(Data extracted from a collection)
----------

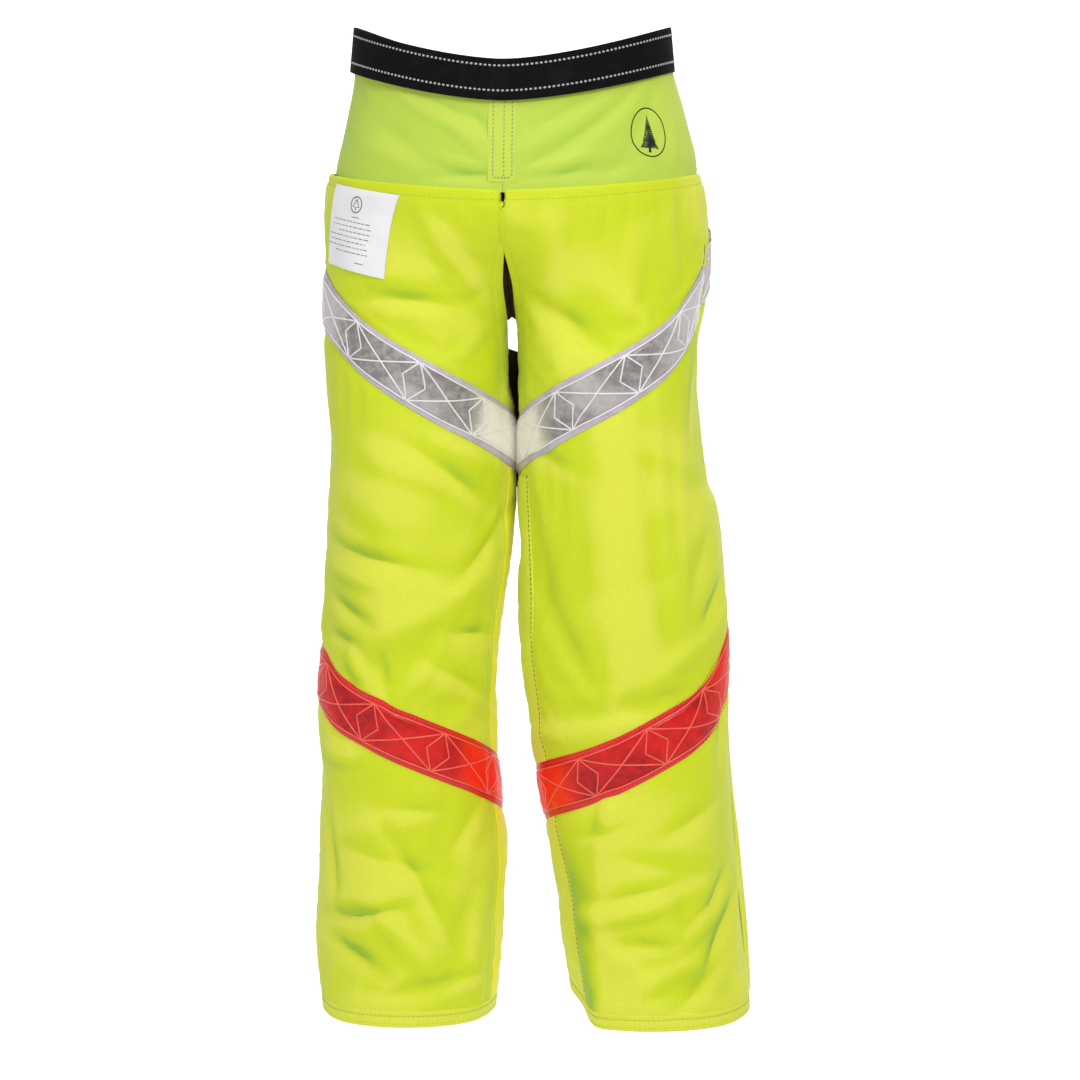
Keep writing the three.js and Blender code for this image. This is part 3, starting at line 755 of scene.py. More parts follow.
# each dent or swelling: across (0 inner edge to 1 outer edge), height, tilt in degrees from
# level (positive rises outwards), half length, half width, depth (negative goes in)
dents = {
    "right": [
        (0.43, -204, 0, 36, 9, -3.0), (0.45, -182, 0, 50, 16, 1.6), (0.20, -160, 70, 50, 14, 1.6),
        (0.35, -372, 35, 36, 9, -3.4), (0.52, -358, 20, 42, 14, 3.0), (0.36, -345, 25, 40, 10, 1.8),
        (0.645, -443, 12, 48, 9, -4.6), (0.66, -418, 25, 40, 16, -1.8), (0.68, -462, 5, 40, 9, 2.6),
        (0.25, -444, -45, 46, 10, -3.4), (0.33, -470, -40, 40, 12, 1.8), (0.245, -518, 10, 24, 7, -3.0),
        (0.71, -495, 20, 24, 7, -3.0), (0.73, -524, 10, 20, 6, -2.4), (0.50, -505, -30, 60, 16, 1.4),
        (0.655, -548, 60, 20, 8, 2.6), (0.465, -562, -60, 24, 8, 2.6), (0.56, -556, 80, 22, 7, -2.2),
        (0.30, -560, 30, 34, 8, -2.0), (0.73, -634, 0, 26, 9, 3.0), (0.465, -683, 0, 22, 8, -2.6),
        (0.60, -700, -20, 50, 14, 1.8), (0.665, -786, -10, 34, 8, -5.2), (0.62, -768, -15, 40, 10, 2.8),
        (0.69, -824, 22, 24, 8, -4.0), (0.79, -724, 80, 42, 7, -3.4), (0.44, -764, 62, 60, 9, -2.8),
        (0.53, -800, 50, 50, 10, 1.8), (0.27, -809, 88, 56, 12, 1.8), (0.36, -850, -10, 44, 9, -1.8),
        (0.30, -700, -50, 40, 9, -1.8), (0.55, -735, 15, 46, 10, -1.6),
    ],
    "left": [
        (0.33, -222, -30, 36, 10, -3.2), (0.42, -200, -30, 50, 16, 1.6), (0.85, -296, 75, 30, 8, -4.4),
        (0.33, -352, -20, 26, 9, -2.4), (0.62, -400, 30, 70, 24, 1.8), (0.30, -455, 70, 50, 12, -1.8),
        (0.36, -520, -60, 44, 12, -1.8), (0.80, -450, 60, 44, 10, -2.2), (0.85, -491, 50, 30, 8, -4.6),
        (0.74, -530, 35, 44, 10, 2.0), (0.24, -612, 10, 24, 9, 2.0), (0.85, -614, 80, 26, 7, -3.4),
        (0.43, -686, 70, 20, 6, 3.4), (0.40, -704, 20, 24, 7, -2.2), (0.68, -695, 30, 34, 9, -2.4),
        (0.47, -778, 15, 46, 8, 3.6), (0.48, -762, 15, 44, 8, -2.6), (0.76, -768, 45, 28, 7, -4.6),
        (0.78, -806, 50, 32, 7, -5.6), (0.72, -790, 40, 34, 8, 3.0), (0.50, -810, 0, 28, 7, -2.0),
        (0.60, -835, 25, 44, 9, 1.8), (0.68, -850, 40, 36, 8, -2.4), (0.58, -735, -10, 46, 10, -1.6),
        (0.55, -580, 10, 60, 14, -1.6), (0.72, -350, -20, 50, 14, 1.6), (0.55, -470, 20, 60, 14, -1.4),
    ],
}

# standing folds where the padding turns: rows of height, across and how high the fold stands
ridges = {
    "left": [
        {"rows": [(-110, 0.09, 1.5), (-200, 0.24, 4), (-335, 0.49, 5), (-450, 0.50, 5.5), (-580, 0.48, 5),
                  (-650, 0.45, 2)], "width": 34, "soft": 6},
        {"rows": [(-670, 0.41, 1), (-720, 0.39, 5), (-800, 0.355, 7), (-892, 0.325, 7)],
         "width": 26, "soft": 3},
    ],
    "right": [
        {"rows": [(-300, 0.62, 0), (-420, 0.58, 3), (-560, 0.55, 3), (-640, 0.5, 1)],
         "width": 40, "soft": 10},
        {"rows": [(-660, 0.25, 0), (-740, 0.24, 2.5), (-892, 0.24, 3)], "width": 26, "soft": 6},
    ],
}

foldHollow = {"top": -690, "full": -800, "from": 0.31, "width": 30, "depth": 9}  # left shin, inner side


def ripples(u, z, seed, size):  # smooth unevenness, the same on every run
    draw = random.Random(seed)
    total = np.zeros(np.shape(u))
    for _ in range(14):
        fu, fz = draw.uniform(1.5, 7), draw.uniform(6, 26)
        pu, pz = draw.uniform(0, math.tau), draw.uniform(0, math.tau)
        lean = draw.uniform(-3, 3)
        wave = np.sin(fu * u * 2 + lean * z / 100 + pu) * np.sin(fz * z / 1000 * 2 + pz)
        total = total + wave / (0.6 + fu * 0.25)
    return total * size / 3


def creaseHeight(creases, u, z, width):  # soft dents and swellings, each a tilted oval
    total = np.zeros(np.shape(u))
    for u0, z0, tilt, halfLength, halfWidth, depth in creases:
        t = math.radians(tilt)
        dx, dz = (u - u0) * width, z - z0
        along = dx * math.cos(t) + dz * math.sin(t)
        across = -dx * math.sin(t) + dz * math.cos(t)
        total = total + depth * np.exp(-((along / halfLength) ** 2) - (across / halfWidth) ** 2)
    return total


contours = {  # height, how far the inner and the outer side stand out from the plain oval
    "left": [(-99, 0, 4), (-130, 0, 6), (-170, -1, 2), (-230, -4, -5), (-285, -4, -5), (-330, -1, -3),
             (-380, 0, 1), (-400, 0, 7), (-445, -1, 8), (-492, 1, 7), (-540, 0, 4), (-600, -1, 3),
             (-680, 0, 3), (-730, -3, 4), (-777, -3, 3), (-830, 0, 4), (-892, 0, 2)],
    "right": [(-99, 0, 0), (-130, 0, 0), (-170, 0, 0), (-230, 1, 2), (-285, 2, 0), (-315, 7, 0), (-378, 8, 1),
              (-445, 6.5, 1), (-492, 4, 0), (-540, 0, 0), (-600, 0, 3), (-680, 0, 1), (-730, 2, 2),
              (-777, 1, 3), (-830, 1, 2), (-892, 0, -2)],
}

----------

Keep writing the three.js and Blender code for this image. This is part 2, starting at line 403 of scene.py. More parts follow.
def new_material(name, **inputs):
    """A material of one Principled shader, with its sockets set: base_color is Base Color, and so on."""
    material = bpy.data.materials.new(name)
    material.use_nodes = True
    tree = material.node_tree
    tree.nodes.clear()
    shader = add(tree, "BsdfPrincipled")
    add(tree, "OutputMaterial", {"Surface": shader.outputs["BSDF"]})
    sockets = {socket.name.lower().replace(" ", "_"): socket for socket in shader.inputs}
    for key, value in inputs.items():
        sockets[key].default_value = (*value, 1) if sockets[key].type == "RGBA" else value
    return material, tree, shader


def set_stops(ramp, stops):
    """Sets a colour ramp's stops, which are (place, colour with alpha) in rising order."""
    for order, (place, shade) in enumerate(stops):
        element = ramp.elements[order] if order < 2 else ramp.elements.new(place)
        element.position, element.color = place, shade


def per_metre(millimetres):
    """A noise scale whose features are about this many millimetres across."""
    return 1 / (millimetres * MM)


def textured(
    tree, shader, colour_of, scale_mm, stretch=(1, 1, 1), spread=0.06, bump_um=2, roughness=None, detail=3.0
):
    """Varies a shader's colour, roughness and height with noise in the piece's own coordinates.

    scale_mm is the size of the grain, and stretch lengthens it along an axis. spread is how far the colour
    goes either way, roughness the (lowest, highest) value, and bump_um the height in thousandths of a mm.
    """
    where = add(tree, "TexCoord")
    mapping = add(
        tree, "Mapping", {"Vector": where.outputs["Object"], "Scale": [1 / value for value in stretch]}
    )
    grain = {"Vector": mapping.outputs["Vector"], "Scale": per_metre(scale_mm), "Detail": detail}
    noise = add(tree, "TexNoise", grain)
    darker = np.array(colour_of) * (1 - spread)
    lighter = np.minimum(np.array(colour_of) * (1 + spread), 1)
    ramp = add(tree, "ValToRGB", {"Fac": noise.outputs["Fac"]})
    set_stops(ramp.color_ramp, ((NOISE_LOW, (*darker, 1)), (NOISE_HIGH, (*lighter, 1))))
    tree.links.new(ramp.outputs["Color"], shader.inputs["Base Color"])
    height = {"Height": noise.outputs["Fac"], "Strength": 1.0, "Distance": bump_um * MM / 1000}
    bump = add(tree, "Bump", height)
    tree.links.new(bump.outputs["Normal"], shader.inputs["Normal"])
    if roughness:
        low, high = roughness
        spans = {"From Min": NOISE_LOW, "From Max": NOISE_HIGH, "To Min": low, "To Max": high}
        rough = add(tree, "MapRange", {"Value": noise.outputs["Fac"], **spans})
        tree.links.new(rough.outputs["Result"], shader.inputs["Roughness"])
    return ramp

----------

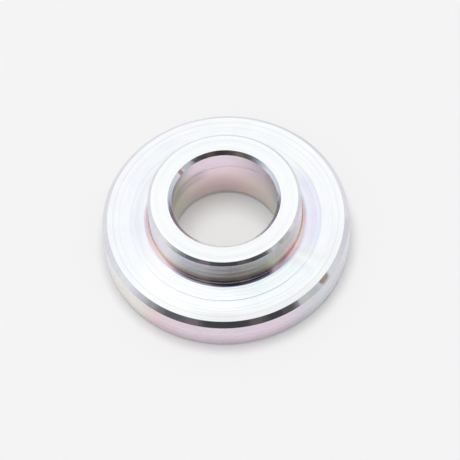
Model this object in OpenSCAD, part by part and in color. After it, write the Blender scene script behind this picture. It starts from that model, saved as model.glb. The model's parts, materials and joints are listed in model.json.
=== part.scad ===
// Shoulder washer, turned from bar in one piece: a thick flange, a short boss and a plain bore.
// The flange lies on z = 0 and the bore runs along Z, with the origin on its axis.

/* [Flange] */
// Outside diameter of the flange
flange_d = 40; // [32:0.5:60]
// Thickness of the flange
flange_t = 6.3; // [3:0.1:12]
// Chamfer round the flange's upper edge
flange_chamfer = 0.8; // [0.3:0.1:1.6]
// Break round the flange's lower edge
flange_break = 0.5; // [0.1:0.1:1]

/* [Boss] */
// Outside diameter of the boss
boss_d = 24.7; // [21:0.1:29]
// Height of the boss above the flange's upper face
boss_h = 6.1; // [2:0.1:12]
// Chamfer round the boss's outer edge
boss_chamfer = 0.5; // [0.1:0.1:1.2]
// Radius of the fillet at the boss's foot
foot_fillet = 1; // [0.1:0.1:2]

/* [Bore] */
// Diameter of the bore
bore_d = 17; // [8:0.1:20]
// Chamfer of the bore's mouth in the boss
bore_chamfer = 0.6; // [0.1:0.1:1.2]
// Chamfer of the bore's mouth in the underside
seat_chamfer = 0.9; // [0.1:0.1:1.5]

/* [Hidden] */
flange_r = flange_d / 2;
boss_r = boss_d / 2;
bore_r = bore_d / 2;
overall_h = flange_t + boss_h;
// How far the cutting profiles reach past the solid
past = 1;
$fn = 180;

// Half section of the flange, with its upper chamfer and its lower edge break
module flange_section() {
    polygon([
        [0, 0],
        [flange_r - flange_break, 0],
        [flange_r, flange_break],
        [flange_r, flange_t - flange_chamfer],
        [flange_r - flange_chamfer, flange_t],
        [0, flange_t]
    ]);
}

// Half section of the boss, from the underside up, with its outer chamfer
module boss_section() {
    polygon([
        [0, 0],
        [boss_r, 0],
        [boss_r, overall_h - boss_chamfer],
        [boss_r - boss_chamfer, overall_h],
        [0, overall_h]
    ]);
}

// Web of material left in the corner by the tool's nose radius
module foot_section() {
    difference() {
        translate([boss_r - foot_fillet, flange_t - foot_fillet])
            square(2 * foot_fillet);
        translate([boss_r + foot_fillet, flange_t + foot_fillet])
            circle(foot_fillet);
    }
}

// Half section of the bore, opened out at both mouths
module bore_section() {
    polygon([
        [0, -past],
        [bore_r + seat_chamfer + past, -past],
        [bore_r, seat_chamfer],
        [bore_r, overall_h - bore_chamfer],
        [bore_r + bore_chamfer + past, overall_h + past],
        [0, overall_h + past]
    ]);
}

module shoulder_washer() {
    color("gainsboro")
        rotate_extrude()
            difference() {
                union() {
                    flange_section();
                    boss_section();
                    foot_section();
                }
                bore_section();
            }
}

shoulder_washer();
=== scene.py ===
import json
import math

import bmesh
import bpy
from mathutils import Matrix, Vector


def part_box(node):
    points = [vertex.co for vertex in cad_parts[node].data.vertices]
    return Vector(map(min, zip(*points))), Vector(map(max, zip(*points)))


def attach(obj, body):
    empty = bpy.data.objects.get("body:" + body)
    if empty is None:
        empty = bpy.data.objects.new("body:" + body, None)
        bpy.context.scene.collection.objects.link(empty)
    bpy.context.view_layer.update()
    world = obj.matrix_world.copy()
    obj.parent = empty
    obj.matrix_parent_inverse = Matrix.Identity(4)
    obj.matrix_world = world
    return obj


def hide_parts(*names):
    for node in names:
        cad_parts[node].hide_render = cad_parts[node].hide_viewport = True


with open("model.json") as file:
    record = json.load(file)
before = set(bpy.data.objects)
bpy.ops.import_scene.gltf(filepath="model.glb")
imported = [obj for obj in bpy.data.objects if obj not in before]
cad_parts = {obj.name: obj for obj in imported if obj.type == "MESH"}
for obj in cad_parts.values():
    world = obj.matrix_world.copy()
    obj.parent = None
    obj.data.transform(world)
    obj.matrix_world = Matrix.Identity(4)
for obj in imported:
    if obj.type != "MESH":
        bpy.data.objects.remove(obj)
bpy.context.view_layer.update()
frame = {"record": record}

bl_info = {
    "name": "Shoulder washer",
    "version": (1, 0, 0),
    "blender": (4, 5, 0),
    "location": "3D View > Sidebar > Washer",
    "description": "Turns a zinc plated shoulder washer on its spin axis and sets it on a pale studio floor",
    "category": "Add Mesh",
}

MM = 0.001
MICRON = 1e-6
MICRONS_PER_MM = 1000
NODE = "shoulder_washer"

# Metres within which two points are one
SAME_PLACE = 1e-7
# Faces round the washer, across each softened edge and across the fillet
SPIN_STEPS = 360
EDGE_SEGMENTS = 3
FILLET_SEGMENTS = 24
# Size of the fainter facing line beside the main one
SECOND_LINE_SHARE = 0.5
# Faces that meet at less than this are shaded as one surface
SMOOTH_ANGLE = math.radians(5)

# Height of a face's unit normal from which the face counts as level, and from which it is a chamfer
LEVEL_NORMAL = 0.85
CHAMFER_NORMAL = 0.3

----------

▶ **WRITTEN EXERCISE**
State the count of lines that contain the string "More". Nothing else is needed.

▶ **COMPLETE OUTPUT**
2